Aber was kann Johnson, jenseits der Rhetorik, was May nicht konnte? Wie will er das Brexit-Problem lösen, das sich nur inhaltlich und nicht rhetorisch lösen lässt? Es besteht ja bekanntlich darin, dass sich die EU nicht auf einen substanziell neuen Deal einlassen will. Sie wird kein Austrittsabkommen akzeptieren ohne einen sogenannten "backstop" für die Grenze in Irland. Hier stehen die EU-Verhandler bei der irischen Regierung im Wort, und diese Linie wird von allen EU-Regierungen unterstützt.

Mit backstop wird es aber keine Mehrheit für einen Deal im britischen Parlament geben. An dieser Klippe ist Theresa May dreimal gescheitert. Einen Deal mit der EU bis Ende Oktober hinzubekommen sei "nicht Teil der realen Welt", zitierte der Labour-Abgeordnete Hillary Benn den irischen Premier Leo Varadkar.

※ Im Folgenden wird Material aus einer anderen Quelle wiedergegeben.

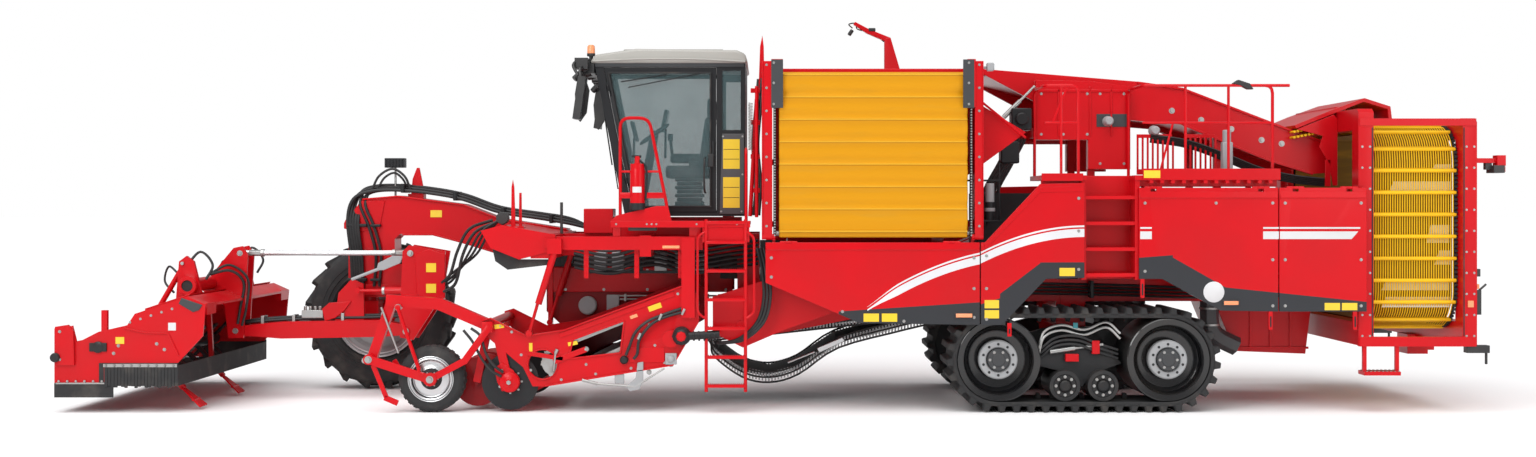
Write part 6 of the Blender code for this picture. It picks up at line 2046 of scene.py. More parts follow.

Der Glaube, es trotzdem hinzukriegen und an der Entschlossenheit der Brüsseler Verhandler zu zweifeln, gehört in die Kategorie "politische Magie". Da hilft auch Johnsons Hinweis wenig, dass es doch möglich sein müsse, eine Lösung zu finden, wie sich der Güterverkehr zwischen Nordirland und Irland mit technischen Mitteln kontrollieren lasse. Man könne den Handel von der physischen Grenze wegnehmen, ein System von zertifizierten Händlern einführen und so fort. Aber diese Lösungen wird, wenn überhaupt jemals, erst in vielen Jahren geben. 17 Mal habe sie die Regierung nach technischen Alternativen zum backstop in Irland gefragt, sagte die Labour-Abgeordnete Yvette Cooper. Und habe keine Antwort bekommen.

Hat Boris Johnson über den Mentalitätswandel hinaus also bessere Karten, ein wirksameres Druckmittel gegenüber der EU als seine Vorgängerin? Sein Plan ist offensichtlich, der EU zu zeigen, dass er es als erster Premierminister wirklich ernst meint mit der Absicht, notfalls ohne Deal auszutreten. Dadurch, so die Hoffnung, könnte sich die EU in letzter Sekunde doch noch zum Einlenken bewegen lassen. Das ist unrealistisch, weil sich an der für Großbritannien prinzipiell unvorteilhaften Verhandlungssituation beim Brexit nichts geändert hat: Bei einem ungeregelten Austritt hat das Land relativ gesehen mehr zu verlieren als die EU. Wenn Johnson also glaubt, der EU drohen zu können mit einem No-Deal-Brexit, dürfte er sich täuschen.